Moderators will not delete your post for the above reasons.
Instead, you can have the post dissociated from your account.
What if I posted my employer's copyrighted code, or there is a copyright violation in my question, and for legal reasons it has to be removed?
Stack Exchange implements a take-down process in accordance with the DMCA. If you are a copyright holder, and someone has posted content which contravenes your copyright, then you can file a copyright take-down and the content will be removed.
Flagging the question for moderator attention is not the right process to follow.
What if I accidentally posted log-in credentials or other such sensitive information?
In that case, replace the relevant information with dummy text/data/code that fulfills the same purpose, as outlined here, and here — both from your question and any answer that might have used it — and take care not to break context of the post, especially if answers are already present. After all that's done, flag the post for moderator attention so they can redact the revision history.

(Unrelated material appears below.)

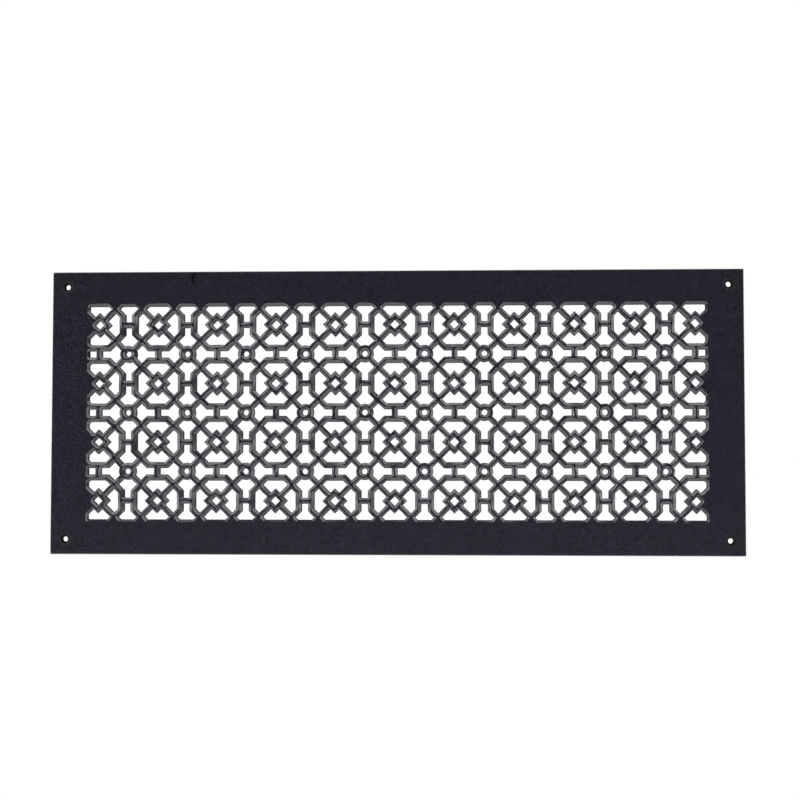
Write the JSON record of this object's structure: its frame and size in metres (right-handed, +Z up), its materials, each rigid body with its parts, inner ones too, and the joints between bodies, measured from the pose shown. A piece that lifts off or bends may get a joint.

1 The check to see if a moderator has deleted a post, for the purposes of checking whether users can (vote to) undelete a given post, checks moderator statuses live, rather than checking whether or not a deleting user was a moderator at the time of deletion. This means that a post that was deleted by high-reputation users, one or more of whom became a current moderator at some point later, cannot be undeleted except by another moderator. This also means that a post that was bindingly deleted by a moderator who is no longer a current moderator can be undeleted by normal users.